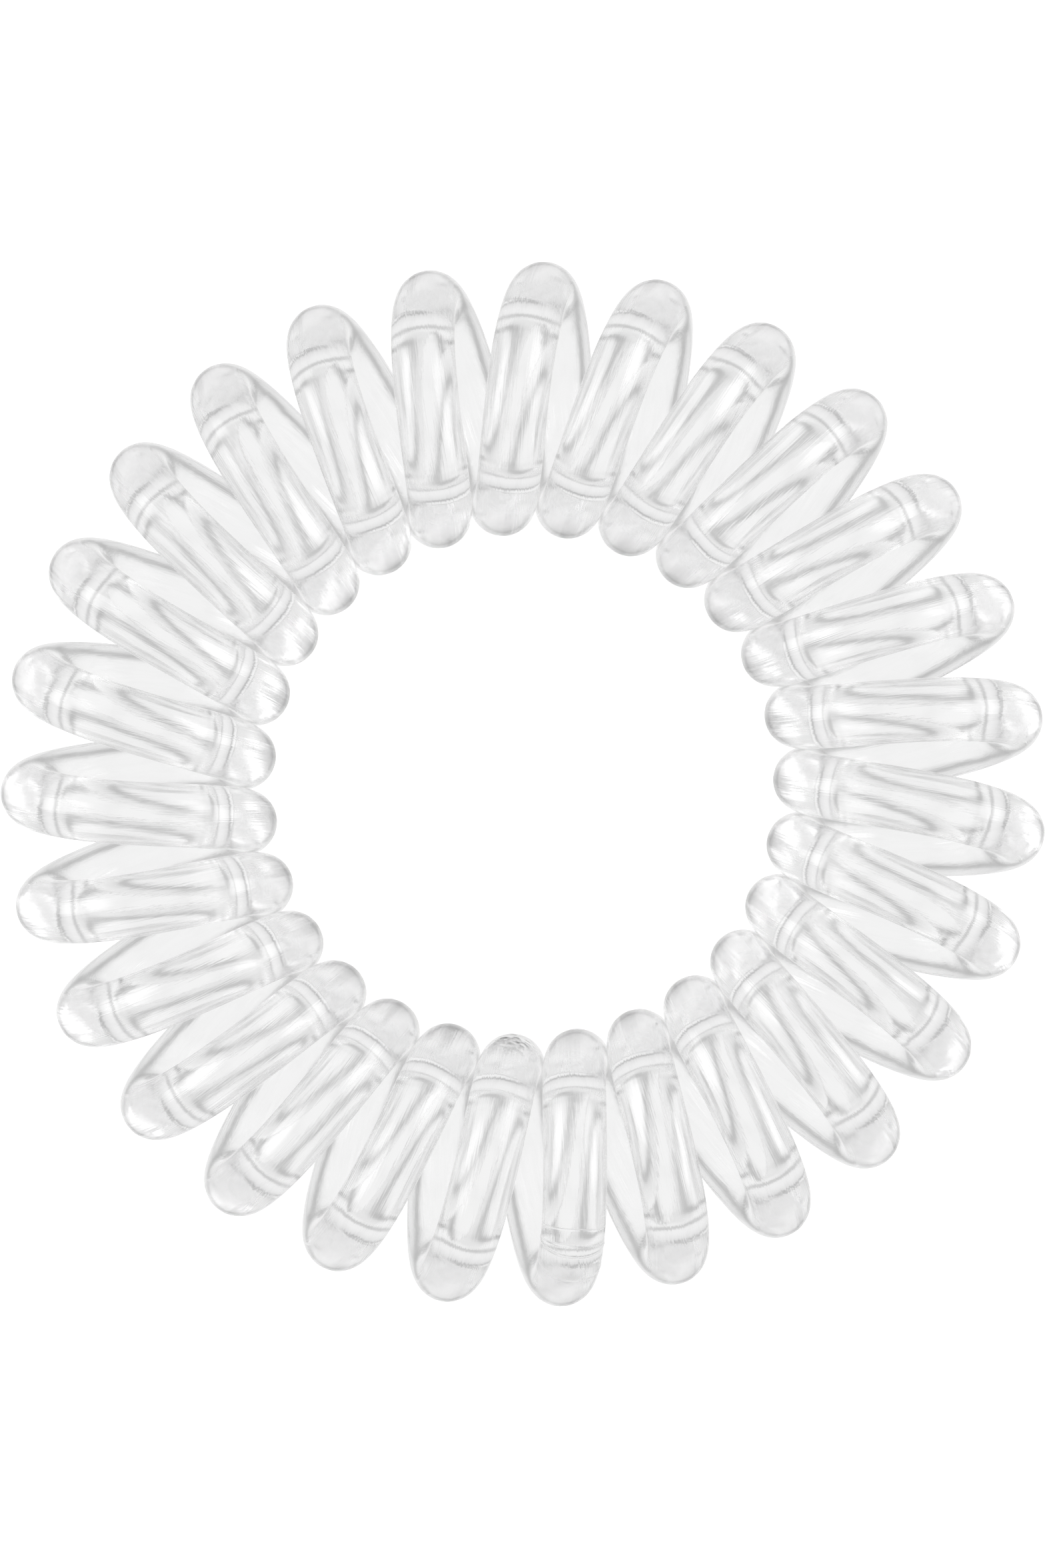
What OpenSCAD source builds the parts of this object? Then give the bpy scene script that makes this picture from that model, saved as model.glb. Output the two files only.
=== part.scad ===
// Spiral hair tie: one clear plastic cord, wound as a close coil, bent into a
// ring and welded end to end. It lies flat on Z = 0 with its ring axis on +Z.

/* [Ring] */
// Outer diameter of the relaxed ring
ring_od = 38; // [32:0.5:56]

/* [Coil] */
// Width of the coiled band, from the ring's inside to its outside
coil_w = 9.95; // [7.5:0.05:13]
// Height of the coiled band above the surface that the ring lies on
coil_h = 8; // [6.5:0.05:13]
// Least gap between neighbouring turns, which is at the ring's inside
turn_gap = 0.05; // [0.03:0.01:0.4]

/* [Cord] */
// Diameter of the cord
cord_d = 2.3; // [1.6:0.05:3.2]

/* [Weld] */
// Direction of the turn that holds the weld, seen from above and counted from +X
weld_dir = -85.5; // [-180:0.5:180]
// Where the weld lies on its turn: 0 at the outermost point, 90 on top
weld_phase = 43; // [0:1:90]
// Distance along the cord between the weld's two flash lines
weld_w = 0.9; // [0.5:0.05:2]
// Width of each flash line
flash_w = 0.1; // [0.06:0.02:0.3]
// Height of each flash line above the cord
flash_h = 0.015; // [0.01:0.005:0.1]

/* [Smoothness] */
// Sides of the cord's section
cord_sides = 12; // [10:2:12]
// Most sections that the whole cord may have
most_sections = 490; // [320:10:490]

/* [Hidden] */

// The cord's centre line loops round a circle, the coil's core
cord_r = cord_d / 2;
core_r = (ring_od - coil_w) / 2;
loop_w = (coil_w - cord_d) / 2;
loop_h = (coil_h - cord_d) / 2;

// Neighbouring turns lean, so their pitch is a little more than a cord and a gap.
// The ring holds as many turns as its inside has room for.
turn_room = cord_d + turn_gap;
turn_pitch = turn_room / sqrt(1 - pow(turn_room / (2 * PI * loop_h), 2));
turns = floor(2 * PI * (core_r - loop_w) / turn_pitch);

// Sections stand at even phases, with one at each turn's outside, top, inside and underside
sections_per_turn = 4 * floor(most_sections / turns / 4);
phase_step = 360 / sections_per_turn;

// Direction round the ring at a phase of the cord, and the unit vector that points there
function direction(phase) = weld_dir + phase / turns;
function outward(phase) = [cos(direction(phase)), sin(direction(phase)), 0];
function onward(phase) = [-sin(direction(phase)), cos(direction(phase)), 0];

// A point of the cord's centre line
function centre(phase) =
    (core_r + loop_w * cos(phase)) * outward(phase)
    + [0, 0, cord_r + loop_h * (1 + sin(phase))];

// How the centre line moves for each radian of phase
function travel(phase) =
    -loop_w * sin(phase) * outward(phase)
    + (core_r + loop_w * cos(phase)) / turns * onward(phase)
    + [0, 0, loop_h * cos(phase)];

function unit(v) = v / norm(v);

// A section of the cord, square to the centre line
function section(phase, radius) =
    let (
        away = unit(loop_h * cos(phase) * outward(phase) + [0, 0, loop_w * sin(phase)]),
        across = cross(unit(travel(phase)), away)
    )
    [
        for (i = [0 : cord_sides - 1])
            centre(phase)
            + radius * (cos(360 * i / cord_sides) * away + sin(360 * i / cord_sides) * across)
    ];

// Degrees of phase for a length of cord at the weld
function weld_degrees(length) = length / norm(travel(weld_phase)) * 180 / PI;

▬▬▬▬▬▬

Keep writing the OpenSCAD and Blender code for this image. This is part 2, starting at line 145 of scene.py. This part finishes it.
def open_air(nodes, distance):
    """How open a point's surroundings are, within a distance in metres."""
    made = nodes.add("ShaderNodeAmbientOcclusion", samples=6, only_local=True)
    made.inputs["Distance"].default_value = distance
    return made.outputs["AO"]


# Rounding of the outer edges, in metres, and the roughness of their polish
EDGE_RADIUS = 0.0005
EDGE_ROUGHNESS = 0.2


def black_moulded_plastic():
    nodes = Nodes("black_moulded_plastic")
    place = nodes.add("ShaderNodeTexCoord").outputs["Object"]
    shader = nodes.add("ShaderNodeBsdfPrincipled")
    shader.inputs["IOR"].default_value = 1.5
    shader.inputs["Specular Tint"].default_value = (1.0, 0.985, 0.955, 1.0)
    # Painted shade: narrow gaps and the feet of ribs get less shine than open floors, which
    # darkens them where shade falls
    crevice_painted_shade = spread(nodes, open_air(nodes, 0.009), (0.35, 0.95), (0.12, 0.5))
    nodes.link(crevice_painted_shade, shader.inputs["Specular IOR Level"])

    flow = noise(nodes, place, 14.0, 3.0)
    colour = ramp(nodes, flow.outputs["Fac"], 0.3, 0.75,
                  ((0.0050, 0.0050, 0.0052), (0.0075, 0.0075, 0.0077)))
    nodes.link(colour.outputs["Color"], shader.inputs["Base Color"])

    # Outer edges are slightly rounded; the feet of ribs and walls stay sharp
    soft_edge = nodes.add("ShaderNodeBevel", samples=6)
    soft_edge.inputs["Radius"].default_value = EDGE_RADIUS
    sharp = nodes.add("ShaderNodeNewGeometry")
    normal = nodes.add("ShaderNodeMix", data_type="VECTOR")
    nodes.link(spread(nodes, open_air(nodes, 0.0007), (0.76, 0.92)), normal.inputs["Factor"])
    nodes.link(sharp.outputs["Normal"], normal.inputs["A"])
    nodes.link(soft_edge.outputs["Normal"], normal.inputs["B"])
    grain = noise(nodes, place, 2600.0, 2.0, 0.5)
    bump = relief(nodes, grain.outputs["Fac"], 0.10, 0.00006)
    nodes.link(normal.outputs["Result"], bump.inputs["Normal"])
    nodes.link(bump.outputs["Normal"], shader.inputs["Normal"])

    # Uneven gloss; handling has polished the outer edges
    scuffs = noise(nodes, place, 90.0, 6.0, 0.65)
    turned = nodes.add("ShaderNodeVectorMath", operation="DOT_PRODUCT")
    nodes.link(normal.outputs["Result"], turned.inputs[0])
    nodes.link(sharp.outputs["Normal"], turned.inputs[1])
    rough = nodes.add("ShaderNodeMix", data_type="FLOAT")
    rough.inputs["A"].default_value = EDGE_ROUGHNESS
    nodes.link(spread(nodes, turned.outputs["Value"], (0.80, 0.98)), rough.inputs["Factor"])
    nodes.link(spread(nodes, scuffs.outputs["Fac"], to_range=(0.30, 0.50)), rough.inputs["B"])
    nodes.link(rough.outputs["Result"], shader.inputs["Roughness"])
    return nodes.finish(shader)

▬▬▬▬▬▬

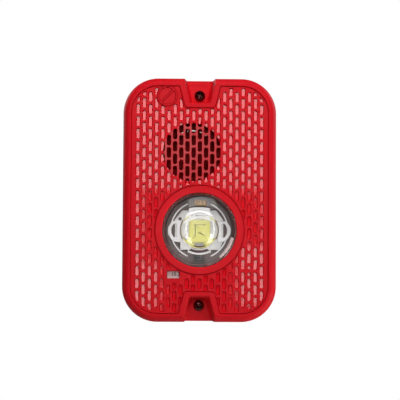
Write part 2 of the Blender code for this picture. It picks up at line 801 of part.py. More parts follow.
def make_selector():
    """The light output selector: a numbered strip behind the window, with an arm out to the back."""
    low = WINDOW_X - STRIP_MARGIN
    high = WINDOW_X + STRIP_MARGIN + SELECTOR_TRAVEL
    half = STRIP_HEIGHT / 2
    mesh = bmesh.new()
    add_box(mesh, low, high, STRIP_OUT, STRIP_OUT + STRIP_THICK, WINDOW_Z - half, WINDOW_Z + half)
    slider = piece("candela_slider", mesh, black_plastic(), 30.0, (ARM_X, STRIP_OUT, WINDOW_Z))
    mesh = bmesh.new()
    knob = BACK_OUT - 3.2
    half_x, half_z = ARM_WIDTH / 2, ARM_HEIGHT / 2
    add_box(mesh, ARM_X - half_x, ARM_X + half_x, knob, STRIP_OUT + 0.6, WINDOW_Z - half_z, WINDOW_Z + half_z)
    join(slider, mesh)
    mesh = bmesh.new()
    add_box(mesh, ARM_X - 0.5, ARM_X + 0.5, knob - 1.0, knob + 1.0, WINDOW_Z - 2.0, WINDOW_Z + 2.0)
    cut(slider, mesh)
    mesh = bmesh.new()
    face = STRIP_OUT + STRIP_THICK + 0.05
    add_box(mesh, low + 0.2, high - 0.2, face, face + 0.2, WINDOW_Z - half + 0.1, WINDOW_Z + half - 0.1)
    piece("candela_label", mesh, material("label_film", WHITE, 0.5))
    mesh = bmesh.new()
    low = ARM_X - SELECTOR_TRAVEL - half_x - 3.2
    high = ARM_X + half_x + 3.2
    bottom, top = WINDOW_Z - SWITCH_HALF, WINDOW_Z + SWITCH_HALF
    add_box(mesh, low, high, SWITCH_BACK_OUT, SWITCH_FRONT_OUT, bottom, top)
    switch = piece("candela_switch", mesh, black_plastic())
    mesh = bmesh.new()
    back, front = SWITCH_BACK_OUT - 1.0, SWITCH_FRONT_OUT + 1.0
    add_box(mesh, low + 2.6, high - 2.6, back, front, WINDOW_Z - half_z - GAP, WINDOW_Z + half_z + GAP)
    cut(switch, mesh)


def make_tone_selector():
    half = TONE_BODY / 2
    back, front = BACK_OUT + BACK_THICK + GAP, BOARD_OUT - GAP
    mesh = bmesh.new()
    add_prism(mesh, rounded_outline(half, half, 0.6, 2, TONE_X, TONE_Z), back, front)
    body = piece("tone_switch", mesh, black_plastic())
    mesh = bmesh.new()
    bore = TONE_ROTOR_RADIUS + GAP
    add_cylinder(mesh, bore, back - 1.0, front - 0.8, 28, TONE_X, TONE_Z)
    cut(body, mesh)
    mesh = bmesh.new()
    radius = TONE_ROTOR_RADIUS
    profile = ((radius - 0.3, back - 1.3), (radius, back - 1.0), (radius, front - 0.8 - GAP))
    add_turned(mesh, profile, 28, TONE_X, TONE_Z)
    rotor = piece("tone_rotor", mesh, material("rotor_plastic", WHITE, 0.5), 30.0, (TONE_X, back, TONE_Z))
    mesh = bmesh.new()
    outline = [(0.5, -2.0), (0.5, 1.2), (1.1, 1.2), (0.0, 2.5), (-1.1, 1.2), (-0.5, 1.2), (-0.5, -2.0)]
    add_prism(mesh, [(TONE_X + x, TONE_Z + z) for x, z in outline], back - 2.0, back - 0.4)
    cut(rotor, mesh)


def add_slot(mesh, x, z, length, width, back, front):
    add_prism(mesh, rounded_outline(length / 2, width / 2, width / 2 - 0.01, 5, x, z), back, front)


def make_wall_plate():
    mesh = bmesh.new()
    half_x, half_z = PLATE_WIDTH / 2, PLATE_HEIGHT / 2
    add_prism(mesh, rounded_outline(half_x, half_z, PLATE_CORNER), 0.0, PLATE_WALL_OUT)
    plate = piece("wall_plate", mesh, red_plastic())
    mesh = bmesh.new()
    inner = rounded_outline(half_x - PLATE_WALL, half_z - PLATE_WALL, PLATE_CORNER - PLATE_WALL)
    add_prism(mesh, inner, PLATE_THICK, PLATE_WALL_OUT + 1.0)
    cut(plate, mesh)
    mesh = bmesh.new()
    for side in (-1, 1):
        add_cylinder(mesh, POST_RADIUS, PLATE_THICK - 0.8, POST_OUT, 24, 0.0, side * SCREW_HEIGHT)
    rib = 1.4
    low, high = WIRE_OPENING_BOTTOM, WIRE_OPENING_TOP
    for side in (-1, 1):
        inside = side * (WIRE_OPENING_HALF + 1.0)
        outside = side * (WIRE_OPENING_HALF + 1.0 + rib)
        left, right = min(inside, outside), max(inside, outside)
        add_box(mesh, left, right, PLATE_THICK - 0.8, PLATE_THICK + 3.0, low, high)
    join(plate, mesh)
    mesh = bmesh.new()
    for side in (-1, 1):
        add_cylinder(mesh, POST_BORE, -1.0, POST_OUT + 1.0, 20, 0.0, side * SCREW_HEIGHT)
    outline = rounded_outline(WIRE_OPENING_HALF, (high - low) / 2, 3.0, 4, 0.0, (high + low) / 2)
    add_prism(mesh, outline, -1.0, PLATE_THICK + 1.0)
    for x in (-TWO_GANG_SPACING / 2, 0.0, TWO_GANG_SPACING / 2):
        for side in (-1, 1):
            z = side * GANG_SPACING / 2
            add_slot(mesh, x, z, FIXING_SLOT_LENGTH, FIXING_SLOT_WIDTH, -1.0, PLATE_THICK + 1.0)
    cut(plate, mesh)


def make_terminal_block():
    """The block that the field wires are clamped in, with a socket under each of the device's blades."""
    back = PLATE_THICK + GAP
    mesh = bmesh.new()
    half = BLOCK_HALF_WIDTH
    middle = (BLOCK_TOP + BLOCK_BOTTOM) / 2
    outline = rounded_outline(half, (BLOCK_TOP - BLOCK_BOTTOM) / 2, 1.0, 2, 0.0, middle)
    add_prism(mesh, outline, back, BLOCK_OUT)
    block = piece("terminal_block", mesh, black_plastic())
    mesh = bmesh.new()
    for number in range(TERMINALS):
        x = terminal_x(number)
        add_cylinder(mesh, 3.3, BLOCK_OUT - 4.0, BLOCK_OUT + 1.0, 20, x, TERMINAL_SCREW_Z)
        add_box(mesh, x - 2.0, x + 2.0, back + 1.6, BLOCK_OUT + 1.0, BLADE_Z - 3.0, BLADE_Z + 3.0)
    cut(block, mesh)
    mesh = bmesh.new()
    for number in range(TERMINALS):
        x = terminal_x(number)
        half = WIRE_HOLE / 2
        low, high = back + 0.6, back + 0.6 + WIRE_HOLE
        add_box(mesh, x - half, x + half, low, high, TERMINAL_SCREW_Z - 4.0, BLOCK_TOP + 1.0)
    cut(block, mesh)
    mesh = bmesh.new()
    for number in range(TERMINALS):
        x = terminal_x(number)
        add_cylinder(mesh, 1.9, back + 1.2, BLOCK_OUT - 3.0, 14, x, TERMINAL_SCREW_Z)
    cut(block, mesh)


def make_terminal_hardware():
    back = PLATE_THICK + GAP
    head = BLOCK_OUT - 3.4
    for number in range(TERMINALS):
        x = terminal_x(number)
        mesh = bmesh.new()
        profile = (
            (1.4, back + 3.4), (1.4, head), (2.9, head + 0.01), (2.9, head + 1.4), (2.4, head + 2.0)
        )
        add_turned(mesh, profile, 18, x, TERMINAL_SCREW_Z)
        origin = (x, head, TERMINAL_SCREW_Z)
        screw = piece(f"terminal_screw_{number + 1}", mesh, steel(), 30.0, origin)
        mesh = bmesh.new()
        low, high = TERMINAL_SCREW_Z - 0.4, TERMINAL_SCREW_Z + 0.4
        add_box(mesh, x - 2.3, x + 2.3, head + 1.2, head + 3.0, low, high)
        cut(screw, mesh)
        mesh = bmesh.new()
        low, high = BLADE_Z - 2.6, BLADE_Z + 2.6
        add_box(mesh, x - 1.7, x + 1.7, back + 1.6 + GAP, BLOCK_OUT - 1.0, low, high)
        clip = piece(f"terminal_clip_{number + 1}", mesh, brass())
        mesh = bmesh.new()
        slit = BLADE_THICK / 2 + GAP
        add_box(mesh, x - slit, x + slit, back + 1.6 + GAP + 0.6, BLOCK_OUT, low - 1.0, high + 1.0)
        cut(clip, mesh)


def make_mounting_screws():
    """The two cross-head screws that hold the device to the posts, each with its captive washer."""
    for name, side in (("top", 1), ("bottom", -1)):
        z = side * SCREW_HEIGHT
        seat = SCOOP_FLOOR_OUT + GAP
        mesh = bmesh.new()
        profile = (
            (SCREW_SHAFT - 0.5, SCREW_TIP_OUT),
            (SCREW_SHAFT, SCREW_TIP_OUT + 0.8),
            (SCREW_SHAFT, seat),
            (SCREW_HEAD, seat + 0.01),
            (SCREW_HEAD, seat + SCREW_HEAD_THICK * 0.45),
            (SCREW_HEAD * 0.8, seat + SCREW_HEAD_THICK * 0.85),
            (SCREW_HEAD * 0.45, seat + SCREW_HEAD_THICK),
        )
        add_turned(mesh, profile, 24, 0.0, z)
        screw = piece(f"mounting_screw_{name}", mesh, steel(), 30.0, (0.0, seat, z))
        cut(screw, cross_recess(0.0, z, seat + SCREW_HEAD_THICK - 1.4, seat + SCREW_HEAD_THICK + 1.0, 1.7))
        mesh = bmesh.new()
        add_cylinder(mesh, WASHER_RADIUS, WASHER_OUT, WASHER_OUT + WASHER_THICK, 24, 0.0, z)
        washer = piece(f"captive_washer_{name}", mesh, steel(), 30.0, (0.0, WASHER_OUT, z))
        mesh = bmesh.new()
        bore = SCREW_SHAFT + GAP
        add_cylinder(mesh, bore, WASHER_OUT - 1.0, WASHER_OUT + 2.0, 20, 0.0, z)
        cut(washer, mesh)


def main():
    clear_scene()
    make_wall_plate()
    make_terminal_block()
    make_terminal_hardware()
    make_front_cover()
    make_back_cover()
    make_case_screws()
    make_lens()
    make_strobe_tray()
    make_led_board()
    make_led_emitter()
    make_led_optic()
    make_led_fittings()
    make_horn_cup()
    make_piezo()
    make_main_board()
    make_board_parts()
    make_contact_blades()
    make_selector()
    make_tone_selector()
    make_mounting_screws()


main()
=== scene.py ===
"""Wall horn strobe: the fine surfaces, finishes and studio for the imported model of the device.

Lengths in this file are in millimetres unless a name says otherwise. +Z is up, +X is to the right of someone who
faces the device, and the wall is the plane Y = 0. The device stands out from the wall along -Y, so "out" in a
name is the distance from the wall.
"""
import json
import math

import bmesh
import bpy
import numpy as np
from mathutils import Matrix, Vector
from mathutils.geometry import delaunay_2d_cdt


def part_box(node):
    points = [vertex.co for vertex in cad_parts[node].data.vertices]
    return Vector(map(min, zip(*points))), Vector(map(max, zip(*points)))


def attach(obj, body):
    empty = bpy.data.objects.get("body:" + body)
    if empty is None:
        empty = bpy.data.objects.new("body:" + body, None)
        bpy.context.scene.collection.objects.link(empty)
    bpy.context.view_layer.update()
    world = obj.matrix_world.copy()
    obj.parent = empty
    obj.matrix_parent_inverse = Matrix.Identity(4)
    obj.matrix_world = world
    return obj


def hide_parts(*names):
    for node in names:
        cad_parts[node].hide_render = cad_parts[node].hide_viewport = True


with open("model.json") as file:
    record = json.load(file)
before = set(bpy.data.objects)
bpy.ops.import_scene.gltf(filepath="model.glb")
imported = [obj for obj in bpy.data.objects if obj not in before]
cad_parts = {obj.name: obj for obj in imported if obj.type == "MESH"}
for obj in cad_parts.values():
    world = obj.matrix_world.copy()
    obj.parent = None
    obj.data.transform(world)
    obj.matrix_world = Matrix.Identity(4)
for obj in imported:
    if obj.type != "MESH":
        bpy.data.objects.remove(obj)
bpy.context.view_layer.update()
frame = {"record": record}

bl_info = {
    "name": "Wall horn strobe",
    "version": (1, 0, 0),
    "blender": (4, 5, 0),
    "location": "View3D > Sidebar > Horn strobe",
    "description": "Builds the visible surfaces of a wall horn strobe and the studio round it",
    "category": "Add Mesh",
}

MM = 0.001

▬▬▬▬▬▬

## PROBLEM REQUIREMENTS
Output the lines of the records above exactly as they appear, from the line containing "What OpenSCAD source" through the line containing "axis on +Z.".

## ANSWER IN FULL
What OpenSCAD source builds the parts of this object? Then give the bpy scene script that makes this picture from that model, saved as model.glb. Output the two files only.
=== part.scad ===
// Spiral hair tie: one clear plastic cord, wound as a close coil, bent into a
// ring and welded end to end. It lies flat on Z = 0 with its ring axis on +Z.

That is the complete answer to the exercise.